WORK INSTRUCTIONS> Set down the listing below verbatim, but only from its first line through the line containing "up towards +Z.".

COLLECTED MATERIAL>
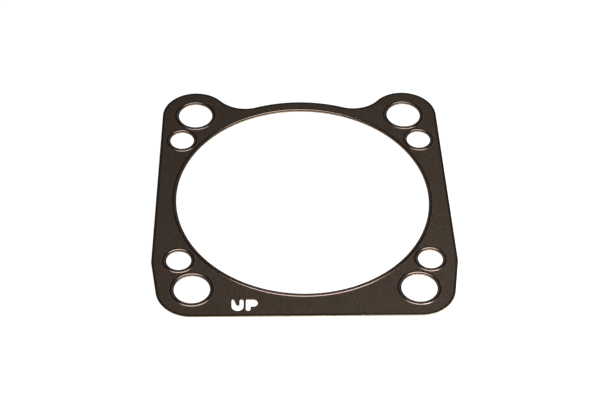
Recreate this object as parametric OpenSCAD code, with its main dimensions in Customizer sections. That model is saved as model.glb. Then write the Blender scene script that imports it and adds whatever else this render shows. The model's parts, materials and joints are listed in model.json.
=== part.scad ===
// Cylinder base gasket: one blanked and embossed sheet of coated spring steel.
// It lies on its under face. The origin is on that face, on the bore's axis, the straight
// near edge is towards -Y, and the beads are pressed up towards +Z.

/* [Sheet] */
// Thickness of the coated steel sheet
sheet_t = 0.5; // [0.3:0.05:0.8]
// Distance from the bore's axis to the straight near edge
near_edge = 65.8; // [62:0.1:70]
// Radius of the two near corners
corner_r = 14.9; // [10:0.1:18]
// Half width across the two blunt side corners, where the sheet is widest
side_corner_x = 63.6; // [62:0.1:70]
// Distance of the side corners from the bore's axis, towards the near edge
side_corner_y = 36.5; // [25:0.5:42]

/* [Bore] */
// Diameter of the bore, which the cylinder's spigot passes through
bore_d = 108; // [100:0.5:110]
// Width of the land between the bore and the crown on the far side
crown_land = 5.85; // [4:0.05:8]

/* [Stud holes] */
// Diameter of the four stud holes in the corners
stud_hole_d = 14.8; // [10:0.1:15.4]
// Distance between the stud holes from left to right
stud_spacing_x = 93; // [88:0.5:98]
// Distance between the stud holes from near to far
stud_spacing_y = 102.6; // [102:0.2:108]
// Width of the land round a stud hole on the two far bosses
boss_land = 7.25; // [5:0.05:8]
// Radius of the hollow fillets between the far bosses and the crown
fillet_r = 14.6; // [10:0.1:20]

/* [Passage holes] */
// Diameter of the four smaller passage holes beside the stud holes
passage_d = 10.3; // [6:0.1:10.5]
// Distance between the passage holes from left to right
passage_spacing_x = 104.4; // [102:0.8:107.6]
// Distance between the passage holes from near to far
passage_spacing_y = 71; // [69:1:74]

/* [Beads] */
// Height of the beads above the flat of the sheet
bead_h = 0.2; // [0.1:0.05:0.35]
// Width of the bead round the bore
bore_bead_w = 1.4; // [1.2:0.1:2.2]
// Width of the flat rim between the bore's edge and its bead
bore_rim = 0.5; // [0.2:0.05:0.6]
// Width of the bead round each stud and passage hole
hole_bead_w = 1.4; // [1:0.05:1.5]
// Width of the flat rim between a hole's edge and its bead
hole_rim = 0.55; // [0.15:0.05:0.65]

/* [Hidden] */

$fn = 120;
// Depth by which lines and arcs that touch run into each other, so that they meet cleanly
blend = 0.002;
bore_r = bore_d / 2;
crown_r = bore_r + crown_land;
boss_r = stud_hole_d / 2 + boss_land;
stud_at = [stud_spacing_x, stud_spacing_y] / 2;
passage_at = [passage_spacing_x, passage_spacing_y] / 2;
side_corner_at = [side_corner_x, -side_corner_y];
corner_at = [stud_at.x, corner_r - near_edge - blend];

// Each hole as its centre, radius, flat rim and bead width
HOLES = [
    [[0, 0], bore_r, bore_rim, bore_bead_w],
    for (side = [-1, 1], end = [-1, 1])
        [[side * stud_at.x, end * stud_at.y], stud_hole_d / 2, hole_rim, hole_bead_w],
    for (side = [-1, 1], end = [-1, 1])
        [[side * passage_at.x, end * passage_at.y], passage_d / 2, hole_rim, hole_bead_w]
];

function direction(v) = atan2(v.y, v.x);
function polar(r, a) = [r * cos(a), r * sin(a)];

// Point where a line from p touches the circle (c, r); turn is 1 or -1 for its two tangents
function touch(p, c, r, turn) = c + polar(r, direction(p - c) + turn * acos(r / norm(p - c)));

// Angle at the origin of a triangle whose sides there are a and b, opposite the side c
function corner_angle(a, b, c) = acos((a * a + b * b - c * c) / (2 * a * b));

// Centre of the fillet that touches the crown, about the origin, and the right far boss
crown_to_fillet = crown_r + fillet_r - blend;
boss_to_fillet = boss_r + fillet_r - blend;
fillet_at = polar(
    crown_to_fillet,
    direction(stud_at) + corner_angle(norm(stud_at), crown_to_fillet, boss_to_fillet)
);
fillet_to_crown = polar(crown_r, direction(fillet_at));
fillet_to_boss = stud_at + polar(boss_r, direction(fillet_at - stud_at));

// Right half of the outline's straight-sided core, from the near edge to the crown
half_core = [
    [0, -near_edge],
    [corner_at.x, -near_edge],
    touch(side_corner_at, corner_at, corner_r - blend, -1),
    side_corner_at,
    touch(side_corner_at, stud_at, boss_r - blend, 1),
    fillet_to_boss,
    fillet_to_crown,
    [0, fillet_to_crown.y]
];

// Right half of the sheet's outline: the core with its round corner and boss, less the fillet
module half_outline() {
    difference() {
        union() {
            polygon(half_core);
            translate(corner_at) circle(corner_r);
            translate(stud_at) circle(boss_r);
        }
        translate(fillet_at) circle(fillet_r);
    }
}

module outline() {
    half_outline();
    mirror([1, 0]) half_outline();
    circle(crown_r);
}

// Area under a bead's ridge, on the x axis: a crest arc and two foot arcs of one radius
module ridge(w) {
    arc_r = (w * w / 4 + bead_h * bead_h) / (4 * bead_h);
    intersection() {
        translate([0, bead_h - arc_r]) circle(arc_r);
        translate([-w / 4, 0]) square([w / 2, bead_h]);
    }
    for (side = [-1, 1])
        difference() {
            translate([side * w * 3 / 8 - w / 8, 0]) square([w / 4, bead_h / 2]);
            translate([side * w / 2, arc_r]) circle(arc_r);
        }
}

// Section of the sheet beside a hole: the flat rim, then the ridge with its groove beneath
module bead_section(rim, w) {
    difference() {
        union() {
            square([rim + w, sheet_t]);
            translate([rim + w / 2, sheet_t]) ridge(w);
        }
        translate([rim + w / 2, 0]) ridge(w);
    }
}

module bead_ring(hole) {
    translate(hole[0])
        rotate_extrude()
            translate([hole[1], 0]) bead_section(hole[2], hole[3]);
}

module gasket() {
    color([0.24, 0.2, 0.17]) {
        linear_extrude(sheet_t)
            difference() {
                outline();
                for (hole = HOLES)
                    translate(hole[0]) circle(hole[1] + hole[2] + hole[3]);
            }
        for (hole = HOLES)
            bead_ring(hole);
    }
}

gasket();
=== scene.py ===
"""The looks of a cylinder base gasket: one blanked and embossed sheet of coated spring steel.

The sheet's sizes are in millimetres, and MM turns them into metres where they go into the mesh or
the camera. The floor and the lamps are in metres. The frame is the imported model's own: the bore's
axis is +Z, and the straight near edge is towards -Y.
"""

import json
import math

import bpy
import numpy as np
from mathutils import Matrix, Vector
from mathutils.geometry import tessellate_polygon


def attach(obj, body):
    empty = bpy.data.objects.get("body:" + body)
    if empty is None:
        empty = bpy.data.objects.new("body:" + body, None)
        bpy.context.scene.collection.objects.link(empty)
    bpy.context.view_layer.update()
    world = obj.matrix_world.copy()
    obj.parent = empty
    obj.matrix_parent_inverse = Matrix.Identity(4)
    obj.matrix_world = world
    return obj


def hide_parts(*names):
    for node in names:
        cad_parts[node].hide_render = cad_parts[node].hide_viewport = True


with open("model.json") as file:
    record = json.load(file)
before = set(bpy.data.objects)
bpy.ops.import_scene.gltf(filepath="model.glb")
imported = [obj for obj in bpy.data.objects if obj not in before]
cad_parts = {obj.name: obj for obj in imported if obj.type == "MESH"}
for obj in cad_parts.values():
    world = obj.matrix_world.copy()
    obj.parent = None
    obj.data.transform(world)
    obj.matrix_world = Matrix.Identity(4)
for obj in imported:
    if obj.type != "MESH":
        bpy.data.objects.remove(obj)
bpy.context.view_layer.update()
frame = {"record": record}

MM = 0.001
TURN = 2 * math.pi

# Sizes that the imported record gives
mounts = {mount["name"]: mount["dims"] for mount in frame["record"]["mounts"]}
bore, studs, passages = (mounts[k] for k in ("cylinder_bore", "stud_holes", "passage_holes"))
bore_r = bore["r_mm"]
sheet_t = bore["length_mm"]
stud_at = np.array([studs["spacing_x_mm"], studs["spacing_y_mm"]]) / 2
passage_at = np.array([passages["spacing_x_mm"], passages["spacing_y_mm"]]) / 2

# Sizes of the outline
near_edge = 65.8
corner_r = 14.9
side_corner_at = np.array([63.6, -36.5])
crown_land = 5.85
boss_land = 7.25
crown_r = bore_r + crown_land
boss_r = studs["hole_r_mm"] + boss_land
fillet_r = 14.6

# Sizes of the beads
bead_h = 0.2
bore_rim, bore_bead_w = 0.5, 1.4
hole_rim, hole_bead_w = 0.55, 1.4

# Punched edges: width and drop of the upper edge that the punch draws down, at the outline and
# the letters and at the round holes, and height of the burr underneath
edge_roll = (0.08, 0.06)
hole_roll = (0.12, 0.06)
burr = 0.02

# Distances from the edge at which the painted shade along the edge begins and is darkest, at the
# outline and at the letters, and distance from a bead's foot at which the painted shade begins
edge_margins = (1.2, 0.7)
letter_margins = (0.3, 0.2)
foot_margin = 0.02

# Lift at which a bead is fully burnished
burnish_lift = 0.03

# Fineness of the mesh: points round a hole, steps in a section or a corner, degrees from point to
# point on an arc, and the angle from which an edge is sharp, in degrees
BORE_POINTS, HOLE_POINTS = 720, 180
BEAD_STEPS, ROLL_STEPS, LETTER_STEPS = 16, 6, 8
ARC_STEP, CROWN_STEP = 1.0, 0.5
SHARP_FROM = 35

# Names of the shares that the mesh carries, from 0 to 1: how far the metal is burnished by
# pressing, bare from cutting, and how far painted shade darkens its coating
SHARES = ("pressed", "bare", "darkened")

# Finish of the steel. Colours are linear, and a pair of them is what a noise runs between
COAT_TINTS = ((0.036, 0.0263, 0.0174), (0.039, 0.0261, 0.0187))
METAL_TINTS = ((0.37, 0.28, 0.175), (0.50, 0.39, 0.27))
BURNISHED = (0.265, 0.198, 0.17, 1)
MOTTLE_LIGHT = (0.64, 1.36)
# Grey that the painted shade at the edges and the beads' feet multiplies the coating by
PAINTED_EDGE_SHADE = 0.22
COAT_ROUGHNESS, BEAD_ROUGHNESS = 0.48, 0.2
COAT_SPECULAR = 0.25
BUMP_STRENGTH, BUMP_HEIGHT = 0.1, 0.00002

# Noises of the coating: scale per metre, detail, and the part of their range that is used
PATCHES, PATCH_SPAN = {"Scale": 55.0, "Detail": 2.0}, (0.38, 0.62)
MOTTLE, MOTTLE_SPAN = {"Scale": 1450.0, "Detail": 3.0}, (0.3, 0.7)

# Floor: half its side and its height in metres, its grey, and the light of its own that it shows
FLOOR_REACH, FLOOR_Z = 20.0, -0.00002
FLOOR_GREY, FLOOR_GLOW = 0.3, 0.85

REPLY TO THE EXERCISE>
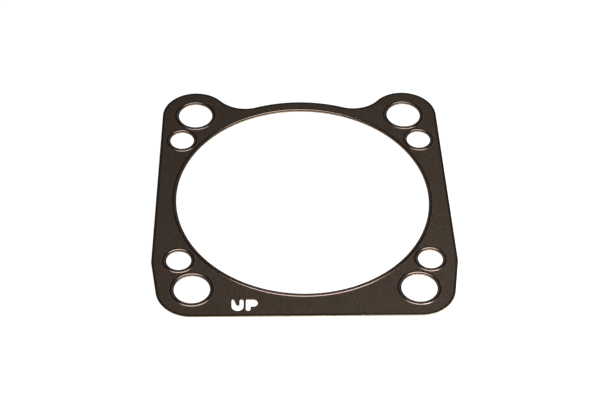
Recreate this object as parametric OpenSCAD code, with its main dimensions in Customizer sections. That model is saved as model.glb. Then write the Blender scene script that imports it and adds whatever else this render shows. The model's parts, materials and joints are listed in model.json.
=== part.scad ===
// Cylinder base gasket: one blanked and embossed sheet of coated spring steel.
// It lies on its under face. The origin is on that face, on the bore's axis, the straight
// near edge is towards -Y, and the beads are pressed up towards +Z.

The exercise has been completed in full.